The building footprint data set used is the FKB N5 Bygning data set from Kartverket/Geovekst.

Bridges, underpasses and hydrological corrections

Major bridges have generally been removed from the model, but for many smaller bridges and underpasses, additional hydrological corrections that allow water to flow through such structures may be necessary. Scalgo Live Norway includes a nationwide hydrological correction set based primarily on the N20 Vann layer from Kartverket/Geovekst, as well as culverts (stikkrenner) from Statens Vegvesen's NVDB, Elveg 2.0  and the Banenettverk dataset from Bane Nor SF.

Corrections have been generated at locations where rivers intersect roads or railroads, as well as at river sections marked subsurface ("medium=U") where the river e.g. runs through a longer covered/piped area.
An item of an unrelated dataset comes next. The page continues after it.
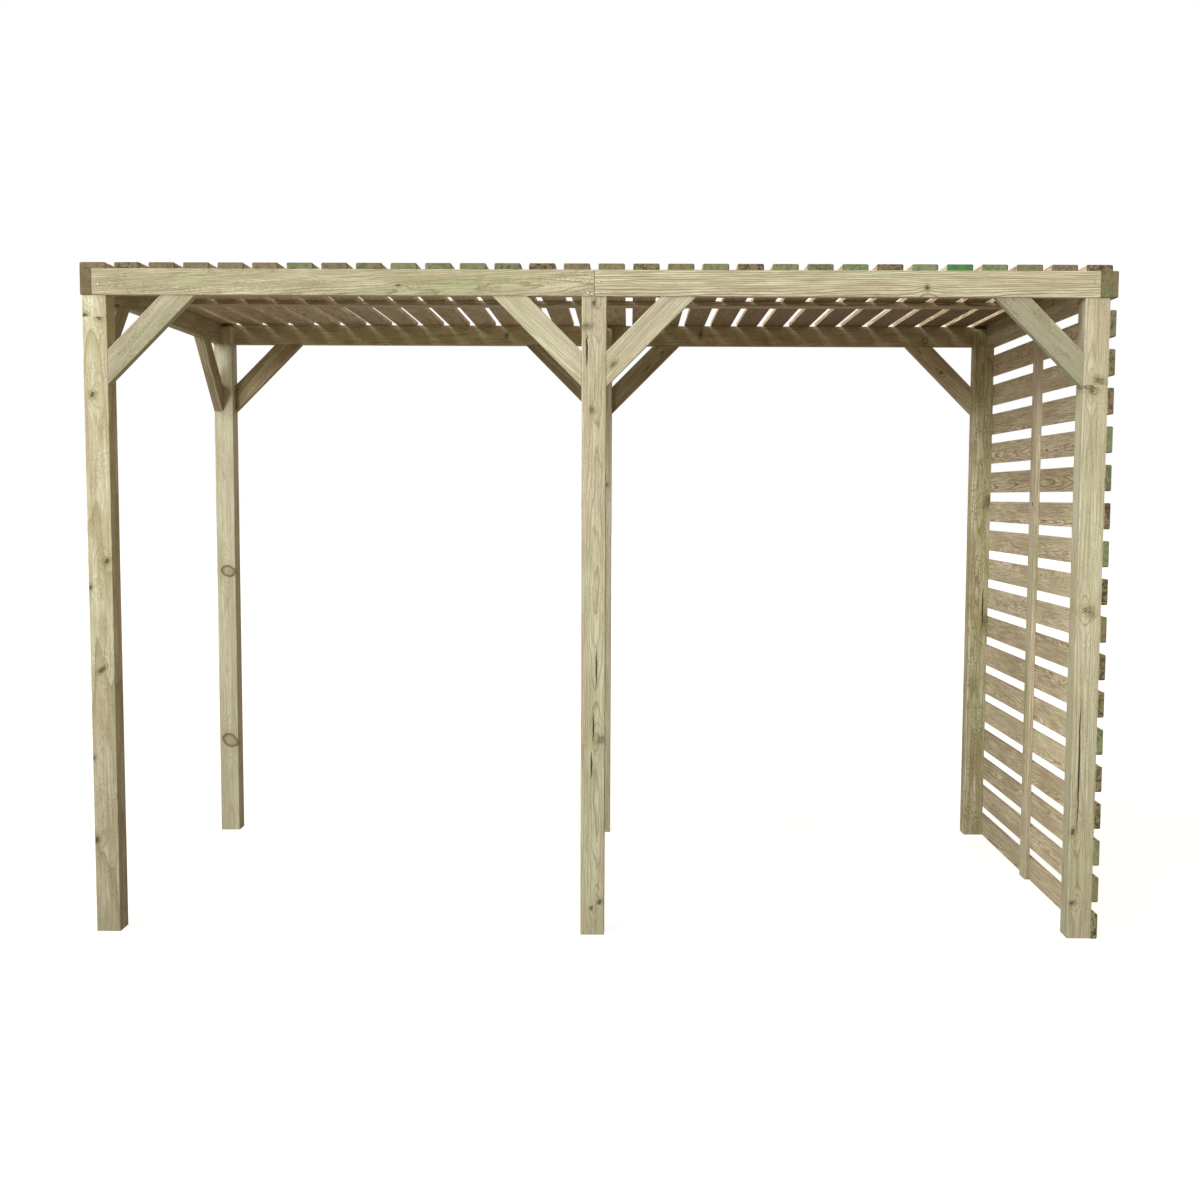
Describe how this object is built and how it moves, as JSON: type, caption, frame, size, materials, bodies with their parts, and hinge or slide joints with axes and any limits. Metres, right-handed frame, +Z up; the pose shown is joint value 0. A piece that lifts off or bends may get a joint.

Secondly, corrections have been generated at road overpasses and tunnels.  Thirdly, NVDB's stikkrenner are included.

Each correction thus follows a line in the river or road network, or a known culvert, with end points adjusted to match the elevation model as well as possible. In places where the elevation model is already hydrologically corrected (e.g. at large bridges), corrections are not generated.

This data set is machine-generated, so some errors should be expected. However, since we only include corrections along known river and road lines, we believe it to be conservative in terms of water flow.

The set of corrections is available under the Hydrological Corrections category in the Library.

The national analyses use these corrections, and workspaces created using the predefined "Flash Flood Map" or "Sea-Level Rise" buttons also include them by default. If you create a workspace through any other means than the predefined buttons (e.g. if you upload your own model), you can include corrections in that workspace through the workspace Actions tab by clicking Import corrections, they will not be included automatically.

Land cover

The land cover map in Scalgo Live is produced by Scalgo based on machine learning techniques at a resolution of 25 cm.  We refer to the land cover section for more details.

Soil type

Scalgo Live uses the superficial deposits from Geological Survey of Norway for watershed soil type query. NGU's quaternary geological mapping (superficial deposits mapping) shows which type of soil predominates in the upper meters of the terrain surface. Thick and thin layers of other soil types may appear farther down the soil profile.  When used in the Scalgo analyses, we map the NGU soil type to the set of Scalgo soil types. For more information about these, see the soil type documentation. The mapping from NGU soil type to Scalgo soil type is available in the table below.

We refer to Geonorge for more information about the NGU source data.

Rain events

Design rain events in Norway are based on data from Norwegian Meteorological Institute (MET). MET provides access to full records of rainfall from their network of rain gauges, along with IDF-curves for all stations with more than 10 years of observations. We create design rain events from these IDF-curves using the methodology described in the Chicago Design Storm section. We use data only from stations that are still in operation and have a record length of at least 20 years, except for northern Norway, where we ease the length criterion to 10 years due to the scarcity of stations. To indicate the nearest quality approved rain station for any location in the country we create Thiessen polygons around them.  A layer showing the resulting rain zones is available in the library (search for "Rain" in the library). The data is regularly updated with fresh data from the measurement stations, use the info dialog for the layer inside Scalgo Live to see when we last updated the map.